Harvard’s resources established that Chia seeds are healthy. But a study from The Journal of Strength and Conditioning Research went as far as finding their effect on sports drinks. According to the study, Chia seeds can enhance athletes’ endurance on activities lasting 90 minutes and decrease their dietary sugar intake while increasing their Omega 3 fatty acids intake. However, it doesn’t affect performance.

Ingestible Essential Oils

Ingestible essential oils can enhance the flavor and the after-taste of your sports drink. These oils are usually added to candies, chocolates, and other desserts. Some common ingestible essential oils are peppermint, lemon, and orange. You could opt for citrus-flavored ones if you didn’t add sour fruits to your base ingredients.
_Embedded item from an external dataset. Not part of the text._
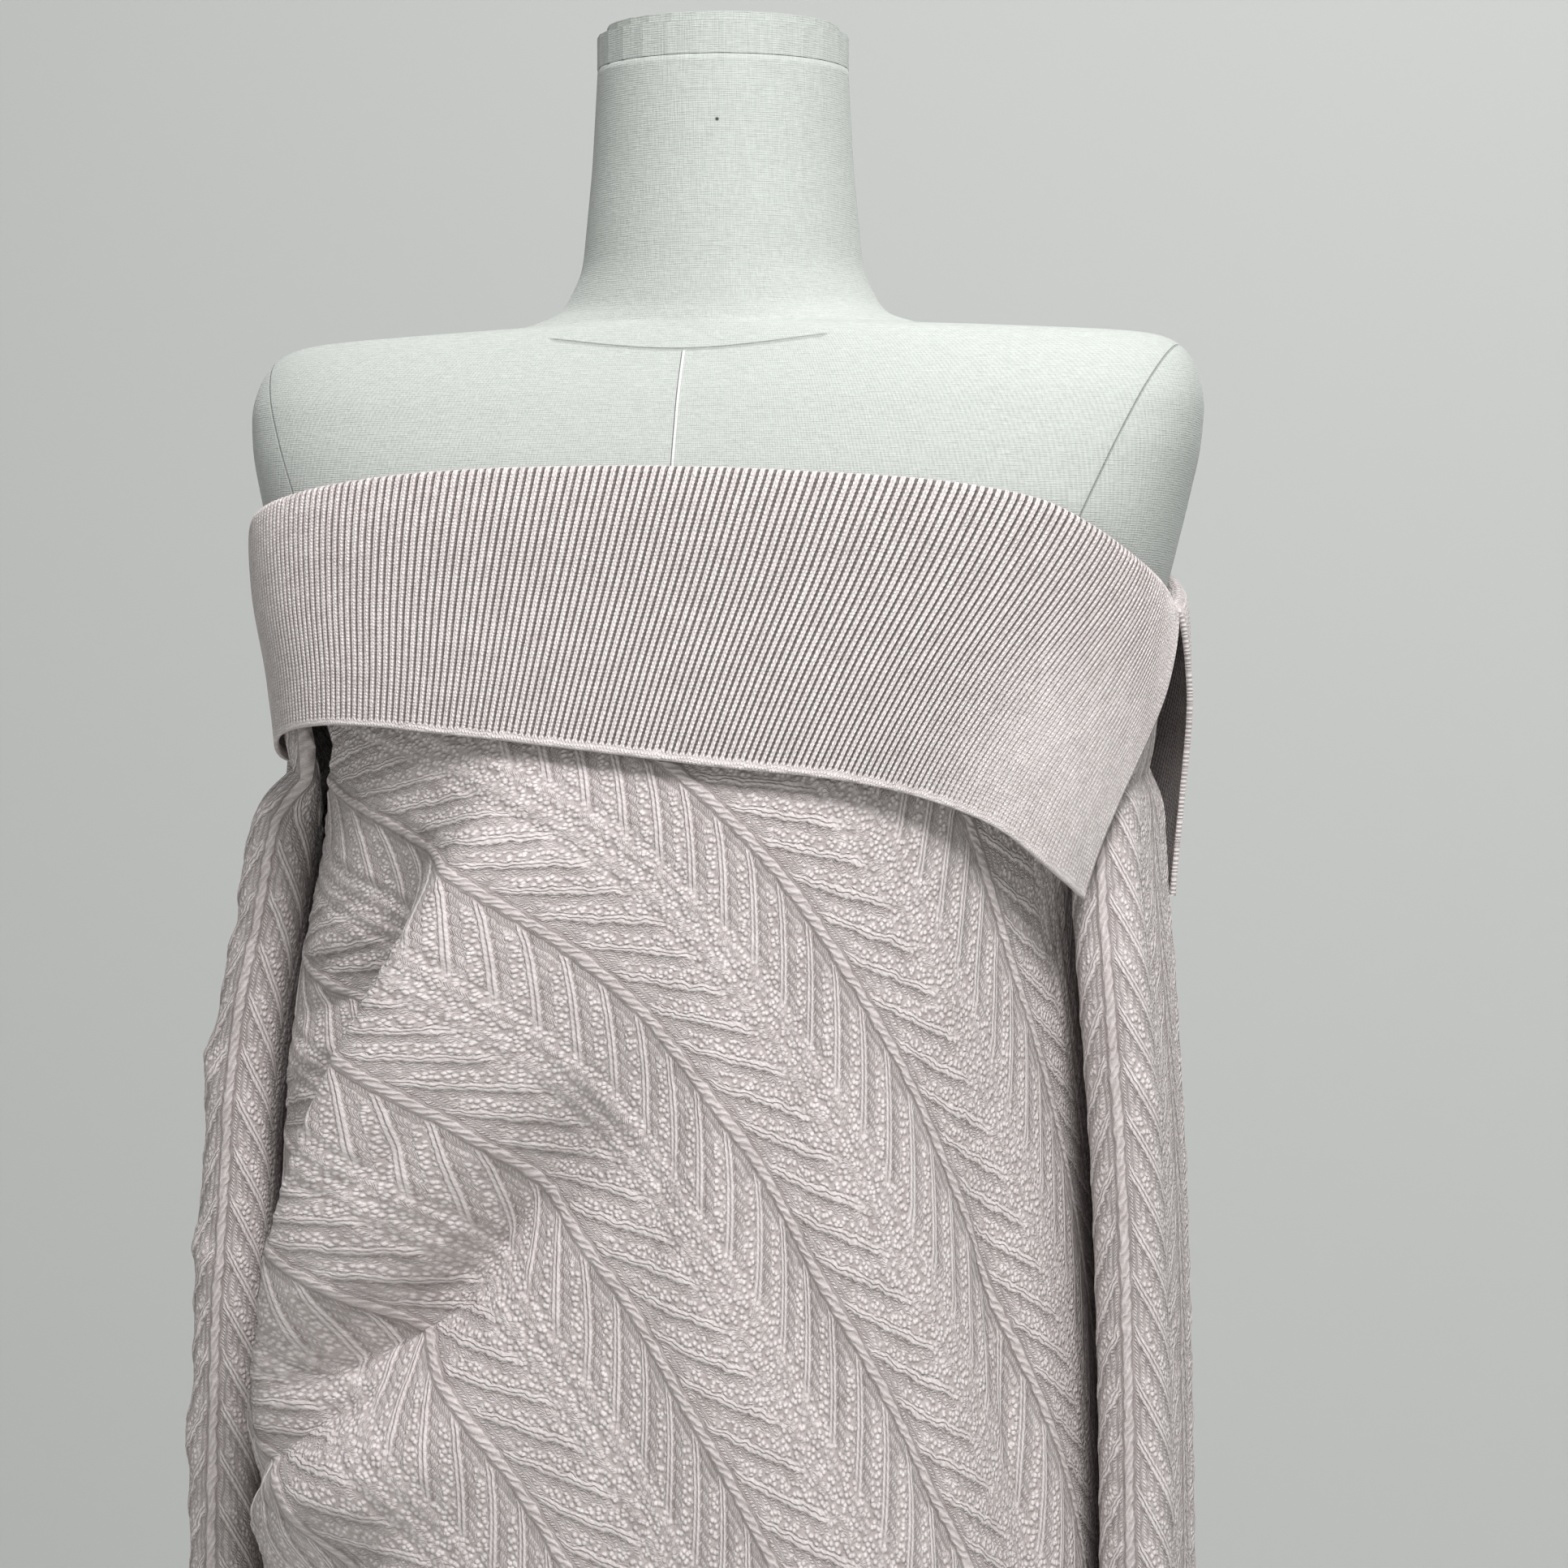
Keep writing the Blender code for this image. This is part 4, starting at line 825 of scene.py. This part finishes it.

Healthy Sports Drink Recipes

If you don’t have a personal recipe or preference for your sports drink, you can follow some healthy recipes proven to boost athletic performance and endurance. Here are some of the most nutritious and delicious recipes by nutritionists and dieticians:

Homemade Fruit Sports Drink by Nutritionist & Author Nancy Clark

  • 1/4 cup sugar
  • 1/4 tsp. Salt
  • 1/4 cup hot water
  • 1/4 cup orange juice
  • 2 Tbsp. lemon juice
  • 3 1/4 cups cold water

Lemon-Pomegranate Electrolyte Drink by Apple’s Dietician Peggy Pletcher

  • 1/4 tsp. salt
  • 1/4 cup pomegranate juice
  • 1/4 cup lemon juice
  • 1 1/2 cups unsweetened coconut water
  • 2 cups cold water
  • Additional options: sweetener, powdered magnesium and/or calcium, depending on needs

Natural Sports Electrolyte Drink by Cookbook Author Katie Wells

  • 1 quart liquid such as green tea herbal teas, coconut water, or plain water
  • 1/8 -1/4 tsp Himalayan salt
  • 1 tsp calcium magnesium powder
  • 1/4 cup or more 100% juice optional
  • 1-2 tbsp. sweetener such as honey or stevia (optional)
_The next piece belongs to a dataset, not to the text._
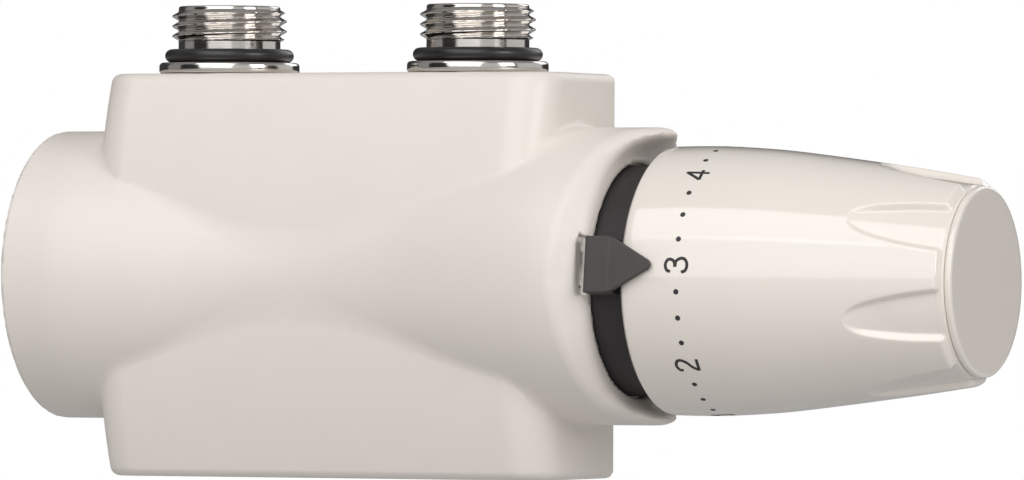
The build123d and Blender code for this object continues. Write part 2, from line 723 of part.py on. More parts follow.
POINTER_X = RECESS_X + 0.2
POINTER_BLOCK = 4.5
POINTER_TIP_X = 70.2
with BuildPart() as setting_pointer:
    half = POINTER_WIDTH / 2
    shoulder_x = POINTER_X + POINTER_BLOCK
    with BuildSketch(facing(POINTER_ANGLE).offset(POINTER_TOP_R - 1.0)):
        with BuildLine():
            Polyline(
                (POINTER_X, -half),
                (shoulder_x, -half),
                (POINTER_TIP_X, -0.7),
                (POINTER_TIP_X, 0.7),
                (shoulder_x, half),
                (POINTER_X, half),
                close=True,
            )
        make_face()
    extrude(amount=1.0)
    with BuildSketch(facing(POINTER_ANGLE).offset(HEAD_BASE_R - 1.5)):
        with Locations((POINTER_X + POINTER_BLOCK / 2, 0)):
            Rectangle(POINTER_BLOCK, POINTER_WIDTH)
    extrude(amount=POINTER_TOP_R - HEAD_BASE_R + 0.5)
    chamfer(edges().group_by(Axis.X)[0].filter_by(lambda e: e.length > 9)[-1], 0.9)
    with BuildSketch(Plane.YZ.offset(POINTER_X - 5)):
        Circle(HEAD_BASE_R)
    extrude(amount=30.0, mode=Mode.SUBTRACT)
setting_pointer.part.label = "setting_pointer"
export_step(setting_pointer.part, "parts/setting_pointer.step")

with BuildPart() as knob_snap_ring:
    with BuildSketch(Plane.YZ.offset(SNAP_X + SLIDING_GAP)):
        Circle(15.2)
        Circle(SLEEVE_R - SNAP_GROOVE + SLIDING_GAP, mode=Mode.SUBTRACT)
        with Locations((0, -14.0)):
            Rectangle(4.0, 6.0, mode=Mode.SUBTRACT)
    extrude(amount=SNAP_WIDTH - 2 * SLIDING_GAP)
knob_snap_ring.part.label = "knob_snap_ring"
export_step(knob_snap_ring.part, "parts/knob_snap_ring.step")

# Outside of the knob: a straight shoulder, then a long easy taper
LAND_OUTLINE = [(75.8, 24.0), (85.2, 23.4), (94.5, 22.35), (103.8, 21.15), (113.0, 19.9), (LAND_END_X, 18.5)]
FLOOR_START_R = 21.0
FLOOR_END_R = 17.3
DISC_BORE_R = 14.05
HALL_R = 21.3
HALL_END_X = 92.0
SENSOR_BORE_R = 16.0
SENSOR_BORE_X = 104.0
BEARING_X = (74.0, 77.0)
with BuildPart() as knob_shell:
    with BuildSketch(FRONT_HALF):
        with BuildLine():
            shoulder = Line((KNOB_X, 23.3), (KNOB_X + 0.8, 24.0))
            flat = Line(shoulder @ 1, (LAND_OUTLINE[0][0] - 6.0, 24.1))
            side = Spline(flat @ 1, *LAND_OUTLINE, tangents=(flat % 1, (1.0, -0.15)))
            Polyline(side @ 1, (LAND_END_X, 0), (KNOB_X, 0), shoulder @ 0)
        make_face()
    revolve(axis=Axis.X)
    # pointed grip recesses between the lands
    for k in range(RECESS_COUNT):
        angle = POINTER_ANGLE + 360 / RECESS_COUNT * (k + 0.5)
        with BuildSketch(facing(angle)):
            with BuildLine():
                upper = ThreePointArc((RECESS_TIP_X, 0), (RECESS_TIP_X + 6.5, 3.1), (LAND_END_X + 1, 4.9))
                Line(upper @ 1, (LAND_END_X + 1, -4.9))
                ThreePointArc((LAND_END_X + 1, -4.9), (RECESS_TIP_X + 6.5, -3.1), (RECESS_TIP_X, 0))
            make_face()
        extrude(amount=40.0, mode=Mode.SUBTRACT)
    # recess floor and end ring, one cone
    with BuildSketch(FRONT_HALF):
        with BuildLine():
            Polyline(
                (RECESS_TIP_X - 3.0, 0),
                (RECESS_TIP_X - 3.0, FLOOR_START_R),
                (RECESS_TIP_X, FLOOR_START_R - 0.05),
                (LAND_END_X, FLOOR_END_R),
                (KNOB_END_X - 0.2, FLOOR_END_R - 0.2),
                (KNOB_END_X, FLOOR_END_R - 0.5),
                (KNOB_END_X, 0),
                close=True,
            )
        make_face()
    revolve(axis=Axis.X)
    # inside: clearance over the base, bearing web, sensor thread and the pocket for the end disc
    with BuildSketch(FRONT_HALF):
        with BuildLine():
            Polyline(
                (KNOB_X - 1.0, 0),
                (KNOB_X - 1.0, 21.1),
                (68.0, 21.1),
                (BEARING_X[0], HALL_R),
                (BEARING_X[0], SLEEVE_R + 0.1),
                (BEARING_X[1], SLEEVE_R + 0.1),
                (BEARING_X[1], HALL_R),
                (86.0, 20.9),
                (HALL_END_X, 20.2),
                (HALL_END_X, SENSOR_BORE_R),
                (SENSOR_BORE_X, SENSOR_BORE_R),
                (SENSOR_BORE_X, 18.4),
                (114.0, 16.9),
                (120.0, 15.6),
                (120.0, DISC_BORE_R),
                (KNOB_END_X + 1.0, DISC_BORE_R),
                (KNOB_END_X + 1.0, 0),
                close=True,
            )
        make_face()
    revolve(axis=Axis.X, mode=Mode.SUBTRACT)
knob_shell.part.label = "knob_shell"
export_step(knob_shell.part, "parts/knob_shell.step")

PLUG_X = 119.0
PLUG_R = DISC_BORE_R - SLIDING_GAP
with BuildPart() as knob_end_disc:
    turn(
        [
            (PLUG_X, 0),
            (PLUG_X, PLUG_R - 0.5),
            (PLUG_X + 0.5, PLUG_R),
            (KNOB_END_X, PLUG_R),
            (KNOB_END_X, DISC_R),
            (DISC_END_X - 0.4, DISC_R),
            (DISC_END_X, DISC_R - 0.4),
            (DISC_END_X, 0),
        ]
    )
knob_end_disc.part.label = "knob_end_disc"
export_step(knob_end_disc.part, "parts/knob_end_disc.step")

CARRIER_X = 81.0
CARRIER_END_X = 112.0
CARRIER_R = 15.9
CAPSULE_X = 88.0
CAPSULE_END_X = 103.0
CAPSULE_R = 11.4
with BuildPart() as sensor_carrier:
    turn(
        [
            (CARRIER_X, SLEEVE_R + 0.1),
            (CARRIER_X, CARRIER_R),
            (CARRIER_END_X, CARRIER_R),
            (CARRIER_END_X, 0),
            (CARRIER_END_X - 2.0, 0),
            (CARRIER_END_X - 2.0, SLEEVE_R + 0.1),
        ]
    )
    # keys that run in the base's keyways
    for way in (-1, 1):
        with BuildSketch(Plane.XY.offset(way * 12.2)):
            with Locations((98.0, 0)):
                Rectangle(24.0, KEYWAY - 0.3)
        extrude(amount=way * 1.6)
sensor_carrier.part.label = "sensor_carrier"
export_step(sensor_carrier.part, "parts/sensor_carrier.step")

with BuildPart() as sensor_capsule:
    turn(
        [
            (CAPSULE_X, 3.0),
            (CAPSULE_X, CAPSULE_R - 0.8),
            (CAPSULE_X + 0.8, CAPSULE_R),
            (CAPSULE_END_X - 0.8, CAPSULE_R),
            (CAPSULE_END_X, CAPSULE_R - 0.8),
            (CAPSULE_END_X, 0),
            (CAPSULE_X + 4.0, 0),
            (CAPSULE_X + 4.0, 3.0),
        ]
    )
sensor_capsule.part.label = "sensor_capsule"
export_step(sensor_capsule.part, "parts/sensor_capsule.step")

with BuildPart() as sensor_plunger:
    turn([(PIN_TIP_X, 0), (PIN_TIP_X, PLUNGER_R), (CAPSULE_X + 4.0, PLUNGER_R), (CAPSULE_X + 4.0, 0)])
sensor_plunger.part.label = "sensor_plunger"
export_step(sensor_plunger.part, "parts/sensor_plunger.step")

overtravel_spring = coil(CAPSULE_END_X + 0.05, CARRIER_END_X - 2.1 - CAPSULE_END_X, 8.5, 1.2, 3)
overtravel_spring.part.label = "overtravel_spring"
export_step(overtravel_spring.part, "parts/overtravel_spring.step")
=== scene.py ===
import json
import math

import bmesh
import bpy
import numpy as np
from mathutils import Euler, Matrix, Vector


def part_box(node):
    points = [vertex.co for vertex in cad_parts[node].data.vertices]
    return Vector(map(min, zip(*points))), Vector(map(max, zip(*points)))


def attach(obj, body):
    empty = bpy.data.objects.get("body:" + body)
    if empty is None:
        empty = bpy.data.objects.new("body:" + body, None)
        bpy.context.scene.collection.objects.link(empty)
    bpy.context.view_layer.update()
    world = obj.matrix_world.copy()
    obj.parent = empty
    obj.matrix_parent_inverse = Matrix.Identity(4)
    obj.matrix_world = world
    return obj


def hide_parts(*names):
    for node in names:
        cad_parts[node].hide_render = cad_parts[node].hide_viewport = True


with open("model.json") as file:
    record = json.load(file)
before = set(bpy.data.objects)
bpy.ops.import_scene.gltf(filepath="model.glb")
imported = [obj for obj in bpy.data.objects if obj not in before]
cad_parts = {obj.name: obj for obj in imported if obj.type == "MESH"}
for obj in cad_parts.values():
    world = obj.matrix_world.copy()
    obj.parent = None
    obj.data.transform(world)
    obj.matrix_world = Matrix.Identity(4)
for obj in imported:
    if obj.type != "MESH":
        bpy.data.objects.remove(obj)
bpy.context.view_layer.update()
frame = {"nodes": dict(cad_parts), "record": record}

# Twin-connection radiator valve with a moulded cover and a thermostatic head.
# Meshes are worked out in millimetres and written in metres. X runs along the valve's axis towards
# the head, -Y is the front and +Z is up into the radiator.

MM = 0.001
SIDES = ("left", "right")


def low(node):
    """Lowest corner of a frame node, in millimetres."""
    return np.array(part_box(node)[0]) / MM


def high(node):
    """Highest corner of a frame node, in millimetres."""
    return np.array(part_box(node)[1]) / MM


# ---- Camera, light and floor ----

CAMERA_PLACE = (0.7901, -1.6469, 0.0)
CAMERA_LENS = 353.7
CAMERA_YAW = 24.72
CAMERA_PITCH = 0.23
CAMERA_ROLL = 0.2


def turned_by(x, y, z):
    """Rotation matrix from angles in degrees."""
    return Euler((math.radians(x), math.radians(y), math.radians(z)), "XYZ").to_matrix()


def place_camera():
    """A long lens at the height of the valve's axis."""
    data = bpy.data.cameras.new("studio_camera")
    data.lens = CAMERA_LENS
    data.sensor_width = 36.0
    data.clip_start = 0.05
    data.clip_end = 20.0
    camera = bpy.data.objects.new("studio_camera", data)
    camera.location = CAMERA_PLACE
    camera.rotation_mode = "XYZ"
    aim = turned_by(0, 0, CAMERA_YAW) @ turned_by(90 + CAMERA_PITCH, 0, 0)
    camera.rotation_euler = (aim @ turned_by(0, 0, CAMERA_ROLL)).to_euler("XYZ")
    bpy.context.scene.collection.objects.link(camera)
    bpy.context.scene.camera = camera


def softbox(name, place, target, size, power):
    """A rectangular studio light that faces a target."""
    data = bpy.data.lights.new(name, "AREA")
    data.shape = "RECTANGLE"
    data.size, data.size_y = size
    data.energy = power
    light = bpy.data.objects.new(name, data)
    light.location = place
    light.rotation_euler = (Vector(target) - Vector(place)).to_track_quat("-Z", "Y").to_euler()
    light.visible_camera = False
    bpy.context.scene.collection.objects.link(light)


def node(tree, kind, place=(0, 0), **values):
    """Add a shader or geometry node; values set its properties or its input sockets by name."""
    made = tree.nodes.new(kind)
    made.location = place
    for key, value in values.items():
        if hasattr(made, key):
            setattr(made, key, value)
        else:
            made.inputs[key.replace("_", " ")].default_value = value
    return made


def join(source, output, target, entry):
    """Link one node's output to another node's input."""
    source.id_data.links.new(source.outputs[output], target.inputs[entry])


def ramp(tree, stops, place):
    """Ramp of greys from (position, grey) stops."""
    made = tree.nodes.new("ShaderNodeValToRGB")
    made.location = place
    elements = made.color_ramp.elements
    while len(elements) < len(stops):
        elements.new(0.5)
    for element, (position, grey) in zip(elements, stops):
        element.position = position
        element.color = (grey, grey, grey, 1.0)
    return made


# Bright and dark cards round the object, as (share of a full turn, grey).
AZIMUTH_TONES = [
    (0.0, 0.05), (0.16, 0.05), (0.172, 0.3), (0.253, 0.32), (0.26, 0.03), (0.361, 0.03), (0.372, 0.6),
    (0.5, 0.7), (0.63, 0.6), (0.639, 0.03), (0.68, 0.03), (0.69, 0.65), (0.85, 0.68), (0.865, 0.04),
    (1.0, 0.05),
]
SKY_TONES = [(0.0, 0.05), (0.45, 0.1), (0.6, 0.22), (1.0, 0.36)]
# The cards fade into the sky between these two heights, as sines of the angle up.
CARDS_END, SKY_START = 0.35, 0.6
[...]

Regardless of your sports drink option or recipe, remember that the main goal is to stay hydrated and ensure that your body has enough electrolytes. Making a sports drink or an electrolyte hydration drink at home is one way to keep you hydrated before, during, and after a rigorous sports activity. Still, we highly advise you to always monitor the sugar content of your drink. Sugar, even in small amounts, adds up quickly. This is one of the most common problems of athletes, so drink sports drinks moderately and at the right time.